Brigadier: “Well naturally enough the only country that could be trusted with such a role was Great Britain.”
The Doctor: “Well, naturally. I mean, the rest were all foreigners.”
Doctor Who – “Robot”
This is one of those BBC news stories that underlines just how self-sustaining the seemingly bland and factual process of reporting the news can be. In many cases, of course, “polls” are commissioned by journalists themselves seeking to bolster a point with a vaguely factual evidence. That isn’t the case here since the Orwellian-sounding Ministry of Justice commissioned the poll itself. But in a very real sense, I would suggest, the public believes that people abuse the Human Rights Act because the press simply love reporting (or mis-reporting) sensationalist stories of common sense turned on its head; political correctness gone mad; criminals protected more than victims; cats sleeping with dogs! You know the kind of thing. What happens is that the press selectively single out and report only the negative scare stories of Human Rights Gone Mad, ignoring all those vulnerable people, patients and civil liberties campaigners who have used it to win hard-fought victories. The view that your average person in the street has of the act is therefore entirely skewed by what they have read about it in the press or seen on the TV news, making it more or less a foregone conclusion that they would agree with the proposition that the Act is abused. Of course it’s abused. If it hadn’t been abused they’d never have heard of it.

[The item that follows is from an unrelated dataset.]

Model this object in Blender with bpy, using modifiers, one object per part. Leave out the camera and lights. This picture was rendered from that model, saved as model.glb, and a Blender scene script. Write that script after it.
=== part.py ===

Take, for example, the Chindamo case in August last year in which a murderer could not be deported to his home country of Italy, the very case that led David Cameron to promise to scrap the act in favour of, er, something more British-sounding: a “British Bill of Rights”. Human Rights for all! But mainly the British! There’ll doubtless be no protecting of Johnny Foreigner in that stalwart document. There’s an extremely sensible and readable response to this from the British Institute of Human Rights (BIHR) here (in pdf form) which makes some obvious points: “the UK played a central role in the development of these human rights standards”, that it already requires individual rights to be weighed against the interests of the community, and that any new British Bill would have to meet the minimum standards of the HRA in any case. In fact the main reason Chindamo wasn’t deported is that although Italian by birth he’d never lived there and didn’t speak the language: it was the European Union’s 2004 Citizenship Directive that led to the ruling that deportation following his prison sentence was not proportionate (piece by Andrew Dismore in the Indy here). Hardly ideal, but not the HRA’s fault and a great example of how lazy or sensationalistic reporting can lead public opinion.

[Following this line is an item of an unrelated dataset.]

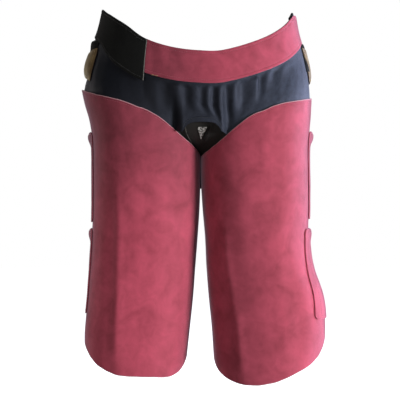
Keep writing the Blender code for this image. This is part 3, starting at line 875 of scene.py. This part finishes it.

It’s actually quite difficult to find publicly reported cases that favour the HRA. The aforementioned BIHR have published a document called The Human Rights Act — Changing Lives that goes some way towards addressing this. One quote: “Too often the Human Rights Act is associated with technical legal arguments or perceived to fuel spurious claims by celebrities and criminals. These case studies reveal a very different picture. They show how groups and people themselves are using not only the letter of the law, but also the language and ideas of human rights to challenge poor treatment and negotiate improvements to services provided by public bodies.” In my job I deal a fair bit with Employment Law so I do at least get some sense of the HRA being invoked in legal cases of discrimination and privacy. When you look at what the HRA (the UK’s enactment of the European Convention on Human Rights) actually contains — the right to life, liberty, and a fair trial, the right not to be enslaved, treated inhumanely or discriminated against, the right of freedom of expression, conscience and assembly, and so on — it’s difficult to argue that it’s inappropriate. Inconvenient maybe, but only when what’s convenient is pandering to the emotive mass of public opinion or political expediency.
(The other issue for me in the Chindamo case, as in other high-profile cases of overseas nationals being considered for deportation on release from prison, is why everyone gets quite so outraged about “foreign criminals on our streets” when those criminals have served their time in prison. How is this substantively different from the default assumption built into our legal system that all criminals are released ‘onto the streets’ after having served their time? I realise that someone who is a “guest” in the country is abusing that privilege, but by definition all criminals abuse far worse privileges than being a bit rude to their host nation.)
The British Institute of Human Rights response linked to above makes it very clear that misinformation and poor public understanding of what the HRA does and doesn’t say is at the very crux of the perceived issues with it, and would similarly dog any attempt to replace it. It’s the media’s scare-happy approach and the government’s reticence in actively promoting the value and importance of protecting everyone’s human rights that are the real problem.